Quando pensamos em Deus sentimos paz interior e quando podemos sustentar o sentimento de paz, os outros, ao nosso redor, sentirão, no mínimo, um pouco *. Em nossas vidas diárias podemos promover a paz nos esforçando em ser harmoniosos com os outros.
“Bem-aventurados os que são perseguidos por causa da justiça, porque deles é o reino dos céus”
“Bem-aventurados são vocês, quando os homens vos injuriarem e persegui-los e disserem toda maledicência contra vocês falsamente, em meu nome. Regozijem-se e sejam extraordinariamente alegres, pois grande é a recompensa dos céus, pois os profetas que vieram
antes de vocês também foram perseguidos”.
Jesus apresentou nessas parábolas um quadro realista da sociedade de seu tempo, a qual era receosa de um novo profeta e finalmente O crucificaria. Ele sabia que os seguidores de tal profeta seriam perseguidos por se aterem às suas crenças. Entretanto, Ele assegurou aos seus discípulos que estes receberiam sua recompensa em outro reino, o Reino dos Céus.
Nós não nos encontramos face a este tipo de perseguição hoje, mas há tempos em que podemos precisar nos erguer pelas nossas crenças, especialmente para defender os ideais de
liberdade de nossas convicções mais íntimas, harmonia, bondade e tolerância, pelo respeito à diversidade de raças e culturas étnicas.
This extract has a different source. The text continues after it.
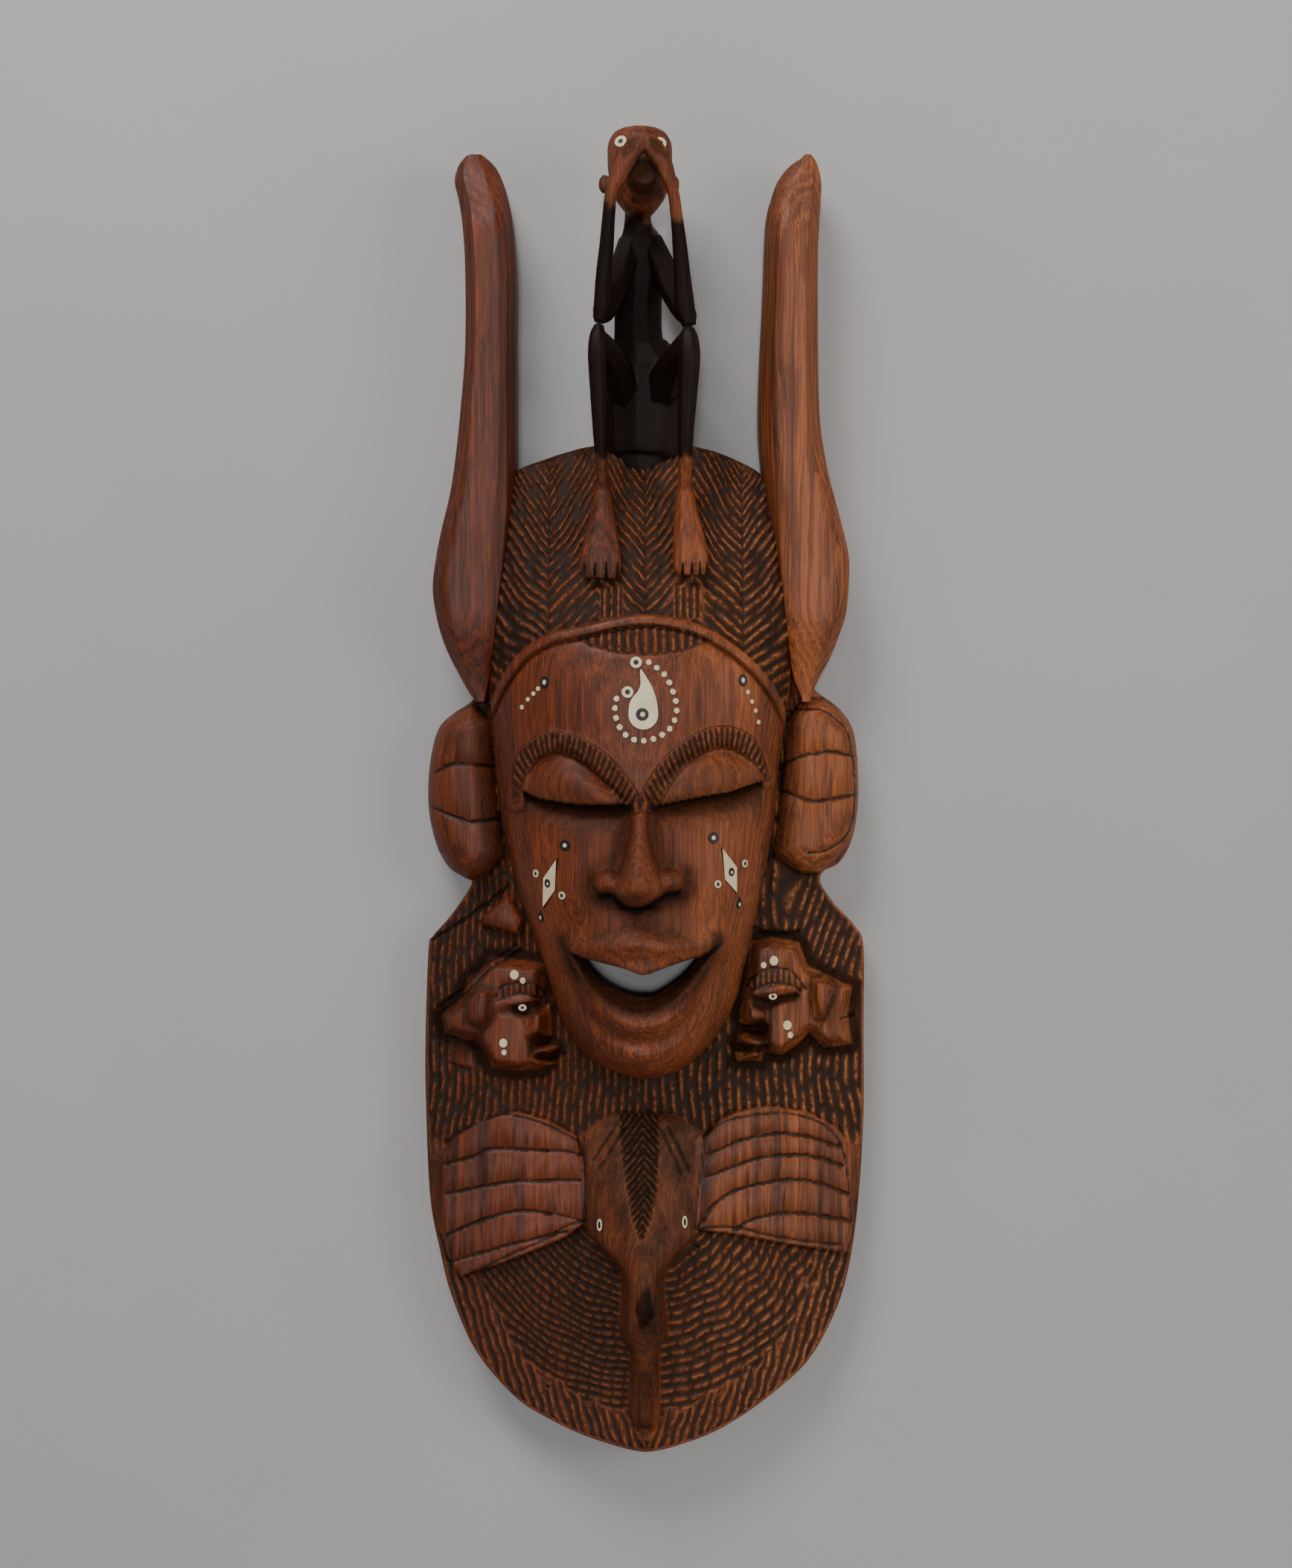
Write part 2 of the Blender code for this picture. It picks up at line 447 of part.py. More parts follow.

Se as pessoas querem criticar-nos por qualquer razão, irão fazê-lo não importa o que façamos ou digamos. Desde que tenhamos feito o que acreditamos ser certo, não precisamos nos preocupar com a opinião dos outros.
Quando alguém fala mal de nós, nossa reacção natural é ficar ofendido e retaliar. Esta é uma reacção do ego. Quando reagimos dessa forma perdemos nosso equilíbrio e cortamos nosso elo com Deus. Crítica e injúria injusta oferecem-nos a oportunidade para discriminar,reafirmar nossa verdadeira natureza, e orar por aqueles que falam contra nós. Às vezes, a adversidade tem um efeito positivo, forçando-nos a nos voltar para a Realidade, pela calma e compreensão.
O Reino dos Céus encontra-se dentro de nós.
A alma iluminada encontrou os Céus dentro de seu próprio coração. Nossa recompensa virá quando encontrarmos aquele estado de perfeição onde nossas mentes vivem em Deus.
Então, permaneceremos serenos, não importando o que nos suceda.
“As pessoas do nosso planeta não estão em pé, em linha recta. Olha de perto. Todos estão realmente em pé, num círculo, de mãos dadas. O que quer que você dê à pessoa em pé, ao seu lado, no final retornará a você”.
Pensamento / Oração
Que eu nunca busque ajuda e protecção fora,
Mas que viva sempre próximo daquele Espírito Interno que mora em meu coração.
Que eu encontre liberdade através da entrega
E conquiste paz mediante a mais profunda confiança.
Que minha força e felicidade descansem totalmente na Infinita Presença que mora em meu coração.